Hi,
just wanted to notify you that I've made a similar project like yours, but after discussing it with other gophers on reddit, decided to deprecate it.
Here's why:
Using the stripTags
function could be dangerous. From https://golang.org/pkg/html/template/#hdr-Security_Model:
This package assumes that template authors are trusted
stripTags
resides within html/template
and works according to those guaranties. Which means, that certain XSS attacks might go through undetected (we strip html, but XSS hackers crafted many attacks to circumvent simple sanitizers).
A fast, reliable and already battle-worn library to strip HTML tags is bluemonday.
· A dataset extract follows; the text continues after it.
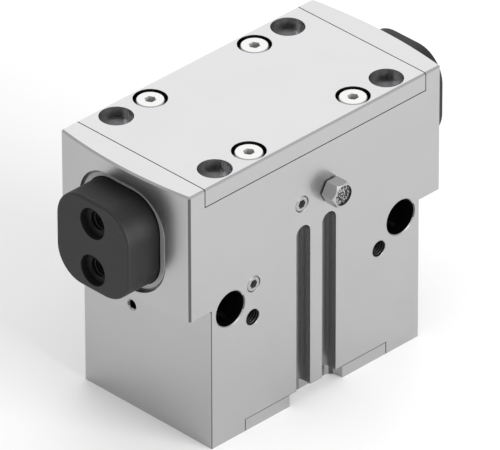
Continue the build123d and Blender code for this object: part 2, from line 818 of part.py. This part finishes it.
bush_low_z = pocket_floor_z - bush_length
bush_outer = bush_radius - rod_seat_play
save("rod_bush", ring_z(rod_radius + rod_play, bush_outer, bush_low_z, pocket_floor_z))
rod_seal_inner = rod_radius + rod_play
rod_seal_outer = rod_seal_radius - piston_ring_play
rod_seal_top_z = rod_seal_low_z + rod_seal_height - piston_ring_play
save("rod_seal", ring_z(rod_seal_inner, rod_seal_outer, rod_seal_low_z, rod_seal_top_z))
save("seal_retaining_ring", make_clip())

seal_low, magnet_low, guide_low, nose_low = piston_levels()
save("piston", make_piston())
save("piston_seal", make_piston_seal())
save("piston_magnet", piston_ring(magnet_low, magnet_width, magnet_groove_depth, magnet_outer_radius))
save("piston_guide_ring", piston_ring(guide_low, guide_width, guide_groove_depth, guide_outer_radius))
piston_screw = headed_screw(
    low_head_radius, low_head_height, low_head_socket, low_head_socket_depth, piston_screw_length
)
save("piston_screw", Pos(0, 0, piston_bottom_z + piston_sink_depth) * Rot(180, 0, 0) * piston_screw)
save("piston_rod", make_rod())
save("wedge_hook", make_wedge())
wedge_screw = headed_screw(
    low_head_radius, cap_head_height, cap_head_socket, cap_head_socket_depth, wedge_screw_length
)
save("wedge_hook_screw", Pos(0, 0, wedge_top_z - wedge_sink_depth) * wedge_screw)

right_jaw, left_jaw = both_sides(make_jaw())
save("right_jaw", right_jaw)
save("left_jaw", left_jaw)
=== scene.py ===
import json
import math

import bpy
import numpy as np
from mathutils import Matrix, Vector


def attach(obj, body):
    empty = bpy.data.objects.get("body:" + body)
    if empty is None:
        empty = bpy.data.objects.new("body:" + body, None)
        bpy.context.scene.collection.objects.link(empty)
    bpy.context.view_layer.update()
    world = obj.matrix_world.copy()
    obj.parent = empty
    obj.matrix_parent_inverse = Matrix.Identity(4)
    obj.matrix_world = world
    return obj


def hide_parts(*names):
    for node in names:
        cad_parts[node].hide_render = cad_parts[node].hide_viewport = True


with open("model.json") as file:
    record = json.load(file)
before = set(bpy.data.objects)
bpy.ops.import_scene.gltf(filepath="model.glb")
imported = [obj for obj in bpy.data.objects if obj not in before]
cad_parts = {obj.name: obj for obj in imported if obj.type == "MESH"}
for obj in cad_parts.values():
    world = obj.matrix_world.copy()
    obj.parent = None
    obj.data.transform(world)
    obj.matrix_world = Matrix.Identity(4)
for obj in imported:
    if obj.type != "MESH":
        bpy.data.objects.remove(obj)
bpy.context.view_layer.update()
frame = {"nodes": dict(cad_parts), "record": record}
nodes = frame["nodes"]
mm = 0.001
print("frame loaded:", len(nodes), "solids' nodes")


# Camera

# Azimuth 0 looks along +Y. The two offsets slide the view sideways and up, all in mm and degrees.
cameraView = {
    "azimuth": 44.754,
    "elevation": 32.482,
    "roll": 0.127,
    "right": -0.663,
    "up": 34.832,
    "distance": 3063.06,
    "focalPixels": 10698.3,
    "opticalCentre": (249.9, 235.5),
    "photoSize": (500, 450),
    "sensor": 36.0,
}


def placeCamera(view):
    a = math.radians(view["azimuth"])
    e = math.radians(view["elevation"])
    right = Vector((math.cos(a), -math.sin(a), 0))
    up = Vector((math.sin(e) * math.sin(a), math.sin(e) * math.cos(a), math.cos(e)))
    back = right.cross(up)
    turn = Matrix((right, up, back)).transposed().to_4x4()
    turn = turn @ Matrix.Rotation(math.radians(view["roll"]), 4, "Z").inverted()
    place = turn @ Vector((view["right"], view["up"], view["distance"])) * mm
    width, height = view["photoSize"]
    centreX, centreY = view["opticalCentre"]
    camera = bpy.data.cameras.new("photoCamera")
    camera.sensor_width = view["sensor"]
    camera.lens = view["focalPixels"] * view["sensor"] / width
    camera.shift_x = (width / 2 - centreX) / width
    camera.shift_y = (centreY - height / 2) / width
    camera.clip_end = 50
    holder = bpy.data.objects.new("photoCamera", camera)
    holder.matrix_world = Matrix.Translation(place) @ turn
    bpy.context.scene.collection.objects.link(holder)
    bpy.context.scene.camera = holder


placeCamera(cameraView)
print("camera placed")


# Light

# Softboxes: place, aim and size in metres, power in watts.
studio = {
    "skyColour": "#FFFFFF",
    "skyStrength": 0.74,
    "floorColour": "#FAFAFA",
    "floorRoughness": 0.9,
    "floorSize": 12.0,
    "aim": (0, 0, 0.05),
    "toneCurve": "Standard",
    "softboxes": [
        {"name": "overhead", "place": (0.15, 0.1, 1.3), "size": 1.3, "power": 1.8},
        {"name": "backRight", "place": (0.9, 0.9, 0.9), "size": 1.0, "power": 3.35},
        {"name": "frontLow", "place": (0.2, -1.2, 0.4), "size": 0.8, "power": 15.0},
    ],
}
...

They've got the bluemonday.StrictPolicy()
mode:
bluemonday.StrictPolicy()
is a mode which can be thought of as equivalent to stripping all HTML elements and their attributes as it has nothing on it's whitelist. An example usage scenario would be blog post titles where HTML tags are not expected at all and if they are then the elements and the content of the elements should be stripped. This is a very strict policy.
Example:
stripped := bluemonday.StrictPolicy().SanitizeBytes(`<a onblur="alert(secret)" href="http://www.google.com">Google</a>`)
// Output: Google
That is exactly what you want when stripping arbitrary HTML content. A library, which understands XSS attacks and knows how to defuse these attacks. Even to the point of stripping all tags, leaving only plain text. No tags, no worry 😄
Just wanted to raise awareness, that there's maybe a reason, why stripTags
is not exported, and that there might be hidden pitfalls.
Greetings
Denis